As well as the option of whether to include your name as the creator, you can also embed details of your social media accounts, such as your Instagram handle, to help prove authorship. Adobe tells us: “We will be expanding to support more file formats.”


The option in Photoshop is described as a beta. To enable the feature, you currently need to engage it for each image as you open it, before you make any edits. The CAI metadata about the types of editing you’ve made is then added to the file if you use Photoshop’s Export dialogue.

The Content Credentials palette can be found under the Windows menu in Photoshop. Once you press the ‘Enable’ button, you can choose which settings are shared, and how (middle tab), and preview the metadata that will be associated with your file (right-hand tab).

Unlike the ACR implementation, Photoshop can add metadata to JPEG or PNG images, but you only have to option to embed or upload the metadata, not both.

In practice

Raw file edited in Adobe Camera Raw with Content Credentials appended.

Photo: Richard Butler

We tried adding content credentials to a Raw conversion made from a recent sample gallery and, in this instance, it added 132K to the file, representing a 0.5% increase in size on a 26.7MB photo. The history of this and the story’s lead image, can now be examined using the Content Authenticity Initiative’s ‘Verify’ tool, by dragging and dropping the file.

However, as things stand, ACR and Lightroom do not pass details of their edits across to Photoshop, if your workflow involves making edits in both. So we can save an image with details of the changes made in ACR or we can export from Photoshop with information about its edits, but with no knowledge of what was done at the Raw-conversion stage.

The only way to build and maintain a complete history of the workflow would be to save a JPEG from ACR or Lightroom and use that as the starting-point for your work in Photoshop.

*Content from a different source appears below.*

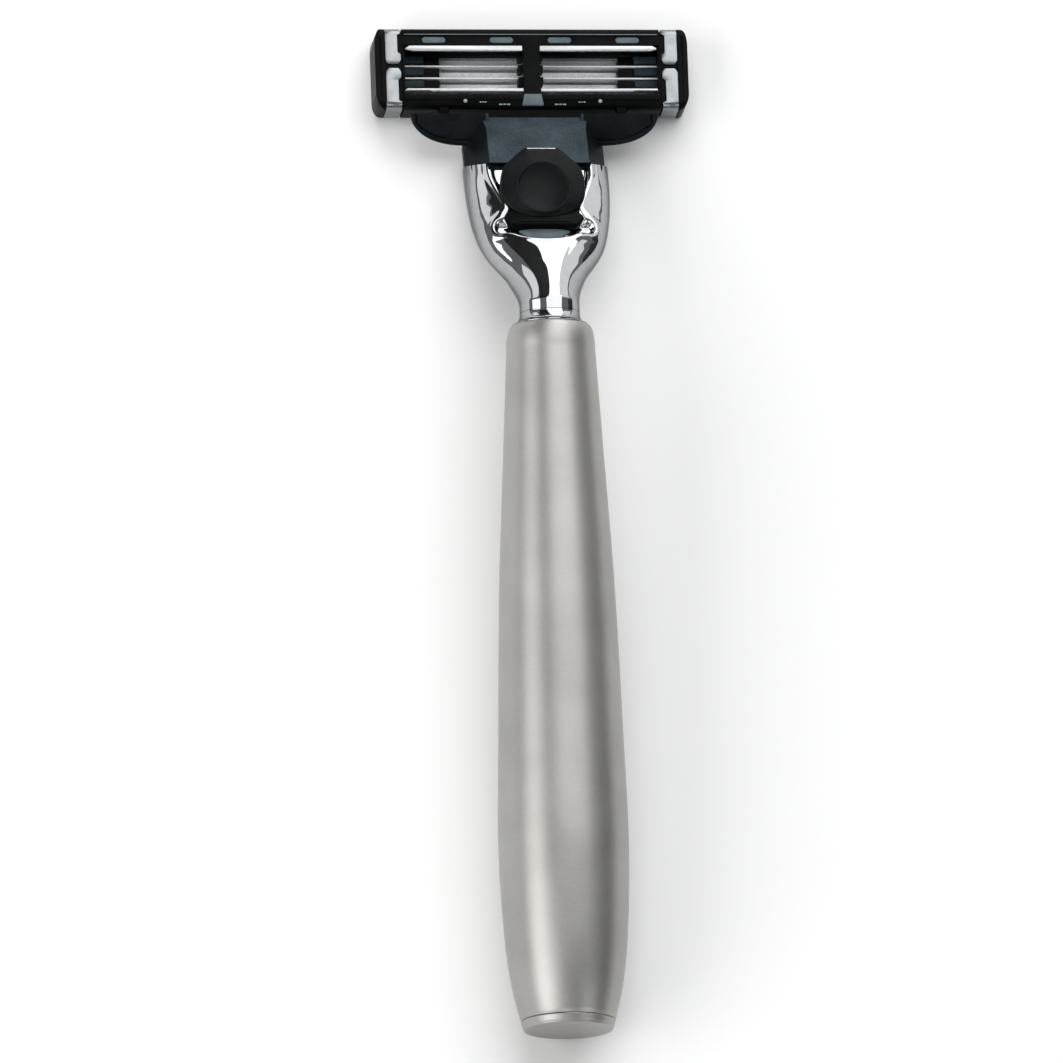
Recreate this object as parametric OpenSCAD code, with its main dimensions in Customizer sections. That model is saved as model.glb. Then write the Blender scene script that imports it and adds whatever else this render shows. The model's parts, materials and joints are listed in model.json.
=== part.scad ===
// Cartridge razor: a turned metal handle, a polished fork, a release button and a pivoting three-blade cartridge.
// It lies on its blades and on the belly of its handle. +X runs across, +Y towards the blades, +Z up, to the back.

/* [Handle] */
// Length of the turned handle, from the end face to its shoulder
handle_l = 95.3; // [80:0.1:120]
// Radius of the handle at its thickest
belly_r = 8.66; // [7:0.01:11]
// Radius of the end face
butt_r = 5.95; // [5:0.05:6.5]
// Radius of the handle at its top shoulder
shoulder_r = 5.2; // [4.9:0.05:6]
// Slope of the handle's axis when the razor lies down
lie_angle = 4.4; // [3:0.1:6]

/* [Fork] */
// Forward bend of the fork from the handle's axis
bend_angle = 29; // [20:1:35]
// Radius of the round neck
neck_r = 4; // [3.6:0.1:4.4]
// Half of the fork's width at its top
fork_hw = 9.6; // [9:0.1:10.5]
// Half of the fork's thickness at its top
fork_ht = 4.3; // [4:0.1:4.6]
// Distance from the bend to the fork's top
fork_l = 21.2; // [20:0.1:22]

/* [Release button] */
// Width of the button
button_w = 11.4; // [9:0.1:12]
// Length of the button
button_l = 10; // [9.6:0.1:10.6]
// Slope of the button's face
button_slope = 20; // [10:1:25]
// How far the button slides
button_travel = 4; // [2:0.5:5]

/* [Cartridge] */
// Width of the cartridge
cart_w = 42; // [40:0.1:44]
// Height of the cartridge, from guard to cap
cart_h = 11.3; // [11:0.1:12]
// Depth of the cartridge, from face to back
cart_d = 5.4; // [5.2:0.1:6]
// Distance between the blades
blade_pitch = 1.68; // [1.6:0.01:1.7]
// Angle that the cartridge tips through
pivot_range = 40; // [20:1:40]

/* [Hidden] */
$fn = 64;
eps = 0.01;
cut = 40;

// Where the handle rests: the belly touches the surface at the point whose slope equals lie_angle.
butt_z = 7.19;
// The cartridge's lower edge along +Y, measured from the centre of the end face.
cart_y = 128.2;
// The middle of the whole object along Y is the origin.
mid_y = (cart_y + cart_h - butt_r * sin(lie_angle)) / 2;
// The two axes cross here, along the handle.
bend_s = 98.2;

// Pivot axis of the cartridge, in the cartridge's own frame.
pivot_y = 0.6;
pivot_z = 0.3;
// The same axis in the fork's frame.
fork_slope = bend_angle - lie_angle;
pivot_dy = cart_y + pivot_y - bend_s * cos(lie_angle);
pivot_dz = pivot_z - butt_z - bend_s * sin(lie_angle);
pivot_fy = -pivot_dy * sin(fork_slope) - pivot_dz * cos(fork_slope);
pivot_fz = pivot_dy * cos(fork_slope) - pivot_dz * sin(fork_slope);

// ---- Frames ----
// Handle frame: z along the handle, y forward to the blades' side.
module in_handle() {
    translate([0, -mid_y, butt_z]) rotate([lie_angle - 90, 0, 0]) children();
}
// Fork frame: z along the fork, y forward.
module in_fork() {
    in_handle() translate([0, 0, bend_s]) rotate([-bend_angle, 0, 0]) children();
}
// Cartridge frame: y from guard to cap, z from face to back.
module in_cartridge() {
    translate([0, cart_y - mid_y, 0]) children();
}
// A box given by its lowest and highest corners.
module block(low, high) {
    translate(low) cube(high - low);
}
// A box that is symmetric across the object.
module wide_block(half_w, low, high) {
    block([-half_w, low[0], low[1]], [half_w, high[0], high[1]]);
}
module both_sides() {
    children();
    mirror([1, 0, 0]) children();
}
// A profile in the y-z plane, drawn out along x.
module across(half_w) {
    rotate([90, 0, 90]) linear_extrude(2 * half_w, center = true) children();
}
// A sector of a tube about the x axis. Angles run from the back (+z) towards the handle (-y).
module arc_strip(r_in, r_out, from_a, to_a, x0, x1) {
    translate([x0, 0, 0]) rotate([90, 0, 90]) linear_extrude(x1 - x0)
        polygon(concat(
            [for (i = [0:24]) let (a = from_a + (to_a - from_a) * i / 24) [-r_out * sin(a), r_out * cos(a)]],
            [for (i = [24:-1:0]) let (a = from_a + (to_a - from_a) * i / 24) [-r_in * sin(a), r_in * cos(a)]]));
}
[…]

Needless to say, this idea of using a lossily-compressed intermediate step in your workflow isn’t the long-term intention. “As we expand support for Content Credentials, we’re exploring support for interoperable workflows such as editing in ACR, Lightroom and Photoshop,” the company says.

In future

Camera makers are already working to offer cameras that create cryptographically-signed Content Credentials at the point that the image is created, so it should soon be possible to provide evidence that the image derives from an original photo and then show what adjustments have been made to the image in ACR, Lightroom or Photoshop, and whether generative AI has been used.

We will continue to monitor the development of Content Credentials options over the coming months, to see whether we can incorporate it into our review workflows, so that you can always check how the file has been handled between us taking the photo and presenting it on the site.

Given’s core mission to provide a trustworthy means of assessing cameras’ output, we like the idea of being able to include evidence of the extent of the editing applied to those test files that aren’t straight-out-of-camera JPEGS.